**Direction**
Print all entries precisely as they are written.

**Material for the task**
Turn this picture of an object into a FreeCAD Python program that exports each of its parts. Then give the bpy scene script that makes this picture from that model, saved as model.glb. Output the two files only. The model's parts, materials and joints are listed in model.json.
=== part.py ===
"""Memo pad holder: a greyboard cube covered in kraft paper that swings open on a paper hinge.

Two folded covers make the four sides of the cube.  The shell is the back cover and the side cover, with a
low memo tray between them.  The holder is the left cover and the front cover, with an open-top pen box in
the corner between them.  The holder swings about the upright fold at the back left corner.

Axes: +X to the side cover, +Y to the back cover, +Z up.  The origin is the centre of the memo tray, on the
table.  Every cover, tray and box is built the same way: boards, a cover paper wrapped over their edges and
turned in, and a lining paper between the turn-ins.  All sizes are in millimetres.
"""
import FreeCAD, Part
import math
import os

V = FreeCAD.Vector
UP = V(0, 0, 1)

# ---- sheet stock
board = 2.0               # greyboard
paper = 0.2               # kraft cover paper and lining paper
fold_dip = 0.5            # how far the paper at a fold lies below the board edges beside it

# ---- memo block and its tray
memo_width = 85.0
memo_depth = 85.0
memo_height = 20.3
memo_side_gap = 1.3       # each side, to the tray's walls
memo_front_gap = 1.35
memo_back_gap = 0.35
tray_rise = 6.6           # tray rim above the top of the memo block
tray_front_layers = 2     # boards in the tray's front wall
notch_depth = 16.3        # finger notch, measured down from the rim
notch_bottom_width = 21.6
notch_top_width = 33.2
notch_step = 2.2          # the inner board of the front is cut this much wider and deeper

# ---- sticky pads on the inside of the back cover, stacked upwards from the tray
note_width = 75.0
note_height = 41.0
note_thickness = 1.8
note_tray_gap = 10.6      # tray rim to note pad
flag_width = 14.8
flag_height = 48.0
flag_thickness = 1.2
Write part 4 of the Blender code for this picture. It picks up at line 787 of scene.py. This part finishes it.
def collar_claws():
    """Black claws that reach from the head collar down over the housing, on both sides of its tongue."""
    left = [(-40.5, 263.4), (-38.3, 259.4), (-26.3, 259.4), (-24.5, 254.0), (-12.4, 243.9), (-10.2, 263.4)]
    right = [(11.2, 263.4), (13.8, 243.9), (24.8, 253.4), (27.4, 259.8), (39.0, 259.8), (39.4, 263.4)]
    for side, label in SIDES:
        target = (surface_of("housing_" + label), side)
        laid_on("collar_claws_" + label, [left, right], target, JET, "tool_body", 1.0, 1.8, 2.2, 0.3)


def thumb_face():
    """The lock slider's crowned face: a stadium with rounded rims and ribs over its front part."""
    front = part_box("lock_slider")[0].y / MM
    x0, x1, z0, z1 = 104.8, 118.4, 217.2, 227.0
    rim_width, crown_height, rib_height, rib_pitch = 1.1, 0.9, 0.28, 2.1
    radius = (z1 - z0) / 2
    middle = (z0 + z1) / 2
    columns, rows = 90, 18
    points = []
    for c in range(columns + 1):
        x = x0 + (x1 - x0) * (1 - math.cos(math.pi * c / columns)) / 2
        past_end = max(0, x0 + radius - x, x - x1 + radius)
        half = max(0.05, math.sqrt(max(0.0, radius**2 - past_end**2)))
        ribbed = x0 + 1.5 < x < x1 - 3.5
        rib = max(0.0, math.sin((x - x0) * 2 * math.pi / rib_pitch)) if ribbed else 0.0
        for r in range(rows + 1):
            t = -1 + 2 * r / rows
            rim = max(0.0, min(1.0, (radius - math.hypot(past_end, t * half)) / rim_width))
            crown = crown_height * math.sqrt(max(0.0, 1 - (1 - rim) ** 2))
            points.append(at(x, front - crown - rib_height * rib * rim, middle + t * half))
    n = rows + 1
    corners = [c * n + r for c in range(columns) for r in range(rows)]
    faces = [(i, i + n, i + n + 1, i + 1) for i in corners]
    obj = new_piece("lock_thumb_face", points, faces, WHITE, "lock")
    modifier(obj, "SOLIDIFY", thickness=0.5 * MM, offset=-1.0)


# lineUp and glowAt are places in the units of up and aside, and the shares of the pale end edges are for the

**The output**
Turn this picture of an object into a FreeCAD Python program that exports each of its parts. Then give the bpy scene script that makes this picture from that model, saved as model.glb. Output the two files only. The model's parts, materials and joints are listed in model.json.
=== part.py ===
"""Memo pad holder: a greyboard cube covered in kraft paper that swings open on a paper hinge.

Two folded covers make the four sides of the cube.  The shell is the back cover and the side cover, with a
low memo tray between them.  The holder is the left cover and the front cover, with an open-top pen box in
the corner between them.  The holder swings about the upright fold at the back left corner.

Axes: +X to the side cover, +Y to the back cover, +Z up.  The origin is the centre of the memo tray, on the
table.  Every cover, tray and box is built the same way: boards, a cover paper wrapped over their edges and
turned in, and a lining paper between the turn-ins.  All sizes are in millimetres.
"""
import FreeCAD, Part
import math
import os

V = FreeCAD.Vector
UP = V(0, 0, 1)

# ---- sheet stock
board = 2.0               # greyboard
paper = 0.2               # kraft cover paper and lining paper
fold_dip = 0.5            # how far the paper at a fold lies below the board edges beside it

# ---- memo block and its tray
memo_width = 85.0
memo_depth = 85.0
memo_height = 20.3
memo_side_gap = 1.3       # each side, to the tray's walls
memo_front_gap = 1.35
memo_back_gap = 0.35
tray_rise = 6.6           # tray rim above the top of the memo block
tray_front_layers = 2     # boards in the tray's front wall
notch_depth = 16.3        # finger notch, measured down from the rim
notch_bottom_width = 21.6
notch_top_width = 33.2
notch_step = 2.2          # the inner board of the front is cut this much wider and deeper

# ---- sticky pads on the inside of the back cover, stacked upwards from the tray
note_width = 75.0
note_height = 41.0
note_thickness = 1.8
note_tray_gap = 10.6      # tray rim to note pad
flag_width = 14.8
flag_height = 48.0
flag_thickness = 1.2
Write part 4 of the Blender code for this picture. It picks up at line 787 of scene.py. This part finishes it.
def collar_claws():
    """Black claws that reach from the head collar down over the housing, on both sides of its tongue."""
    left = [(-40.5, 263.4), (-38.3, 259.4), (-26.3, 259.4), (-24.5, 254.0), (-12.4, 243.9), (-10.2, 263.4)]
    right = [(11.2, 263.4), (13.8, 243.9), (24.8, 253.4), (27.4, 259.8), (39.0, 259.8), (39.4, 263.4)]
    for side, label in SIDES:
        target = (surface_of("housing_" + label), side)
        laid_on("collar_claws_" + label, [left, right], target, JET, "tool_body", 1.0, 1.8, 2.2, 0.3)


def thumb_face():
    """The lock slider's crowned face: a stadium with rounded rims and ribs over its front part."""
    front = part_box("lock_slider")[0].y / MM
    x0, x1, z0, z1 = 104.8, 118.4, 217.2, 227.0
    rim_width, crown_height, rib_height, rib_pitch = 1.1, 0.9, 0.28, 2.1
    radius = (z1 - z0) / 2
    middle = (z0 + z1) / 2
    columns, rows = 90, 18
    points = []
    for c in range(columns + 1):
        x = x0 + (x1 - x0) * (1 - math.cos(math.pi * c / columns)) / 2
        past_end = max(0, x0 + radius - x, x - x1 + radius)
        half = max(0.05, math.sqrt(max(0.0, radius**2 - past_end**2)))
        ribbed = x0 + 1.5 < x < x1 - 3.5
        rib = max(0.0, math.sin((x - x0) * 2 * math.pi / rib_pitch)) if ribbed else 0.0
        for r in range(rows + 1):
            t = -1 + 2 * r / rows
            rim = max(0.0, min(1.0, (radius - math.hypot(past_end, t * half)) / rim_width))
            crown = crown_height * math.sqrt(max(0.0, 1 - (1 - rim) ** 2))
            points.append(at(x, front - crown - rib_height * rib * rim, middle + t * half))
    n = rows + 1
    corners = [c * n + r for c in range(columns) for r in range(rows)]
    faces = [(i, i + n, i + n + 1, i + 1) for i in corners]
    obj = new_piece("lock_thumb_face", points, faces, WHITE, "lock")
    modifier(obj, "SOLIDIFY", thickness=0.5 * MM, offset=-1.0)


# lineUp and glowAt are places in the units of up and aside, and the shares of the pale end edges are for the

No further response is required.